Task requirements — Every line of the material below should be repeated exactly.

Collected data —
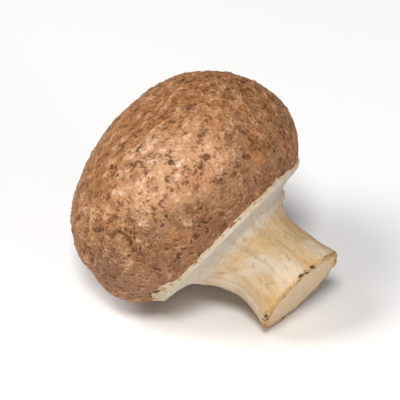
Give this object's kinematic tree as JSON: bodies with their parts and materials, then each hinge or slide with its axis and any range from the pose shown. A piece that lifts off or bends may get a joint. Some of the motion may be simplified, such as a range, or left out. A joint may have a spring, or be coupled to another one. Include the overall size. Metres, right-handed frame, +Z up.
{
  "type": "button mushroom",
  "caption": "Brown button mushroom lying on its side: scaly domed cap curling in to a closed white veil, on a stout trimmed stem.",
  "frame": {"origin": "on the table, under the middle of the lying mushroom's box", "axes": "+Z up from the table, +X along the mushroom in plan towards the stem's cut end, +Y across it"},
  "size_m": [0.047, 0.0438, 0.0408],
  "materials": {
    "cap_skin": "matte fibrous brown skin with flattened scales",
    "veil_skin": "matte white membrane",
    "stem_flesh": "satin cream flesh with fine fibres and a dry cut end"
  },
  "bodies": {
    "root": {"cap": "cap_skin", "veil": "veil_skin", "stem": "stem_flesh"}
  },
  "joints": []
}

Exercise response —
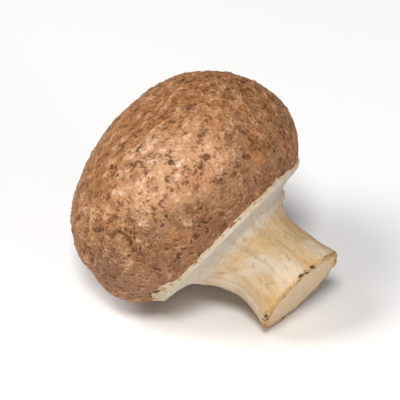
Give this object's kinematic tree as JSON: bodies with their parts and materials, then each hinge or slide with its axis and any range from the pose shown. A piece that lifts off or bends may get a joint. Some of the motion may be simplified, such as a range, or left out. A joint may have a spring, or be coupled to another one. Include the overall size. Metres, right-handed frame, +Z up.
{
  "type": "button mushroom",
  "caption": "Brown button mushroom lying on its side: scaly domed cap curling in to a closed white veil, on a stout trimmed stem.",
  "frame": {"origin": "on the table, under the middle of the lying mushroom's box", "axes": "+Z up from the table, +X along the mushroom in plan towards the stem's cut end, +Y across it"},
  "size_m": [0.047, 0.0438, 0.0408],
  "materials": {
    "cap_skin": "matte fibrous brown skin with flattened scales",
    "veil_skin": "matte white membrane",
    "stem_flesh": "satin cream flesh with fine fibres and a dry cut end"
  },
  "bodies": {
    "root": {"cap": "cap_skin", "veil": "veil_skin", "stem": "stem_flesh"}
  },
  "joints": []
}